_Task brief:_
Will you quote precisely the lines that run from the top of the material below to the line containing "const CURVE_STEPS = 6;", both ends included?

(Dataset rows)

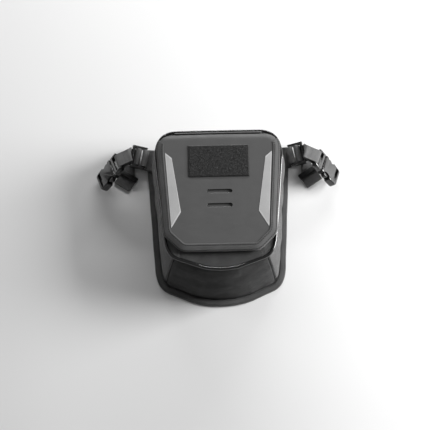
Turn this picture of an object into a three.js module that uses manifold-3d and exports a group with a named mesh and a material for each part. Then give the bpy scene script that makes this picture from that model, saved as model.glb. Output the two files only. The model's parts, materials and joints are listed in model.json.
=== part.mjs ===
// Small motorcycle tank bag: a soft box with a moulded hinged lid and two quick-release front straps.
// Millimetres, +X to the rider's right, +Y towards the handlebar, +Z up.
// The origin is on the underside, at the middle of the bag's length and width.
import * as THREE from "three";
import { mergeVertices } from "three/addons/utils/BufferGeometryUtils.js";
import Module from "manifold-3d";

const wasm = await Module();
wasm.setup();

// ---------------------------------------------------------------- driving dimensions
const GAP = 0.3; // clearance between pieces that touch
const CURVE_STEPS = 6; // straight steps in each rounded stretch of an outline

// Half outlines, front centre to rear centre: [x, y] is a straight stretch, [cx, cy, x, y] a rounded one.
const BASE_OUTLINE = [
  [0, 117.5],
  [60, 117.5],
  [98.8, 117.5, 98.8, 76],
  [88.6, -62],
  [87, -91, 70, -98],
  [0, -137, -70, -98],
];
const RIM_OUTLINE = [
  [0, 105.3],
  [54, 105.3],
  [86.2, 105.3, 86, 64.6],
  [74.2, -47.4],
  [71.2, -71.9, 55.8, -76.9],
  [0, -105.3, -55.8, -76.9],
];
const LID_OUTLINE = [
  [0, 98.6],
  [62, 98],
  [82.2, 96.6, 82.2, 74.6],
  [74, -36.4],
  [73.5, -42.9, 69.7, -47.4],
  [55.8, -61.4],
  [50.6, -66.7, 43, -66.9],
  [0, -66.9],
];

const FLANGE = 9; // width of the bound edge round the base
const FLANGE_TOP = 4.2;
const BASE_SKIN = 1.6;
const BOARD_TOP = 4.1;
const WALL_FOOT = 4.5;
const WALL_TOP = 77;
const WALL_BULGE = 2; // how far the walls stand out at mid height
const WALL = 1.8;
const FOAM = 3;
const LINING = 0.9;
const PIPING_R = 2.3;
const DECK_Z = WALL_TOP + 1.3;
const DECK = 1.6;
const MOUTH_INSET = 14; // from the lid's edge to the mouth of the bag

const LID_UNDER = WALL_TOP + 5.5;
const LID_LINING = 0.9;
const LID_SHELL_Z = LID_UNDER + 1.3;
const LID_EDGE_Z = LID_UNDER + 3.8;
const LID_TOP = LID_UNDER + 6.2;
const LID_CROWN_INSET = 10; // the flat crown stops this far from the lid's edge
const LID_HINGE = { y: 99.2, z: LID_TOP + 0.8 };
const BINDING = 9.3; // width of the lid's edge tape
const BINDING_END_Y = 89.6;
const PATCH = { x: 40, y0: 34.6, y1: 79.3, thick: 1.5 };
const SLOT = { half: 17, r: 2.9, deep: 2.2, y: [14.7, -4.8] };
const REFLECTOR = [
  [70.6, 70.2],
  [61.9, 62.6],
  [50.6, -13.6],
  [63.3, -35.4],
];
const REFLECTOR_THICK = 0.7;

const WEB = 25; // strap width
const WEB_THICK = 1.6;
const RAIL = 3.4; // side rails of lock and buckle
const LOCK_SPAN = WEB / 2 + GAP; // half the clear width between rails

const WING = { x: 96.6, y: 94.5, z: 5.4, heading: 10, fold: 0.9, root: 12, reach: 3.2, thick: 1.4 };
const LOCK = { u: 5.8, w: 4.7, pitch: 10, length: 19, bars: [0, 8.5, 16.5] };
const BAR = { x: 135.5, y: 81, z: 35.2 }; // the plug's webbing bar
const BUCKLE = { heading: -40, pitch: -38, roll: -32 };
const LOOP_LIFT = 34; // how far the webbing's end is turned up from the buckle, about the bar

// ---------------------------------------------------------------- outlines and solids

// The full closed outline, anticlockwise seen from above.
function outline(half) {
  const path = new THREE.Path();
  path.moveTo(...half[0]);
  for (const step of half.slice(1)) {
    if (step.length === 2) path.lineTo(...step);
    else path.quadraticCurveTo(...step);
  }
  const right = path.getPoints(CURVE_STEPS).filter((p) => p.x > -1e-6);
  const left = right.filter((p) => p.x > 1e-6).map((p) => new THREE.Vector2(-p.x, p.y));
  return [...left, ...right.reverse()];
}

// Moves every edge of an outline inwards by the same distance.
function inset(points, distance) {
  const count = points.length;
  const normal = (a, b) => new THREE.Vector2(a.y - b.y, b.x - a.x).normalize();
  return points.map((p, i) => {
    const before = normal(points[(i + count - 1) % count], p);
    const after = normal(p, points[(i + 1) % count]);
    const bisector = before.clone().add(after).normalize();
    return p.clone().addScaledVector(bisector, distance / bisector.dot(after));
  });
}

function mix(a, b, t, spread = 0) {
  return inset(a.map((p, i) => p.clone().lerp(b[i], t)), -spread);
}

function level(points, z) {
  return points.map((p) => new THREE.Vector3(p.x, p.y, z));
}

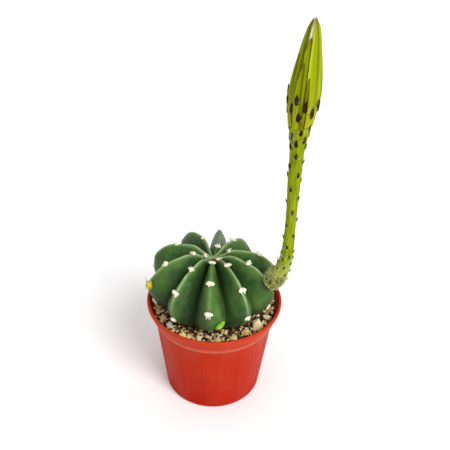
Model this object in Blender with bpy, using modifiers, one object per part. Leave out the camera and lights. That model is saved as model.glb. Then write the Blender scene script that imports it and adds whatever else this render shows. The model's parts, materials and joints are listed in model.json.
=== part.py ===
"""Potted round cactus with one tall flower bud.

A thin plastic nursery pot holds gritty soil. One ribbed cactus body grows in the soil, with a
long flower tube and its bud on one rib, a young bud on another and a small shoot at its foot.
Metres, +Z up, origin at the centre of the pot's underside; the flower leans out towards +X.
"""
import math
import random

import bmesh
import bpy
from mathutils import Vector

MM = 0.001

# Pot: a standard round nursery pot
RIM_RADIUS = 45.0 * MM
LIP = 2.0 * MM
POT_HEIGHT = 72.0 * MM
BAND_HEIGHT = 12.9 * MM
BAND_FOOT_RADIUS = 40.8 * MM
BAND_STEP = 0.8 * MM
BASE_RADIUS = 33.2 * MM
WALL = 1.2 * MM
FLOOR = 1.5 * MM
CORNER = 1.6 * MM
CORNER_BEVEL = CORNER * 0.35
LIP_FOOT = POT_HEIGHT - LIP * 1.3
LIP_SHOULDER = POT_HEIGHT - LIP * 0.35
LIP_BEVEL = LIP * 0.3
POT_STEPS = 40
DRAIN_HOLES = 6
DRAIN_RADIUS = 3.0 * MM
DRAIN_CIRCLE = 20.0 * MM
DRAIN_SIDES = 12
CUTTER_DEPTH = FLOOR * 4

# Clear gap that separate pieces keep from each other
GAP = 0.35 * MM

# Soil
SOIL_LEVEL = 64.6 * MM
SOIL_MOUND = 0.8 * MM
MOUND_SHARE = 0.8
BAND_SLOPE = 0.3
SOIL_STEPS = 40

# Socket that the soil leaves round the body's root end, in millimetres
SOCKET_MARGIN = 0.8
SOCKET_SWELL = 1.6
SOCKET_DROP = 1.3
SOCKET_FLAT = 0.6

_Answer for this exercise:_
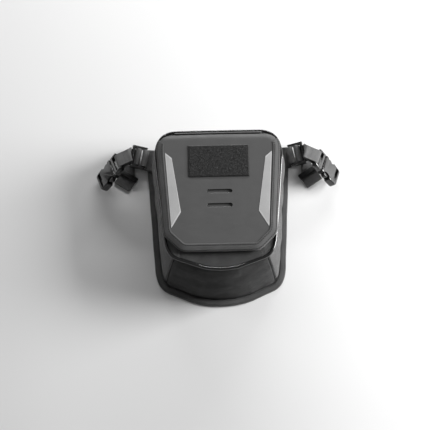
Turn this picture of an object into a three.js module that uses manifold-3d and exports a group with a named mesh and a material for each part. Then give the bpy scene script that makes this picture from that model, saved as model.glb. Output the two files only. The model's parts, materials and joints are listed in model.json.
=== part.mjs ===
// Small motorcycle tank bag: a soft box with a moulded hinged lid and two quick-release front straps.
// Millimetres, +X to the rider's right, +Y towards the handlebar, +Z up.
// The origin is on the underside, at the middle of the bag's length and width.
import * as THREE from "three";
import { mergeVertices } from "three/addons/utils/BufferGeometryUtils.js";
import Module from "manifold-3d";

const wasm = await Module();
wasm.setup();

// ---------------------------------------------------------------- driving dimensions
const GAP = 0.3; // clearance between pieces that touch
const CURVE_STEPS = 6; // straight steps in each rounded stretch of an outline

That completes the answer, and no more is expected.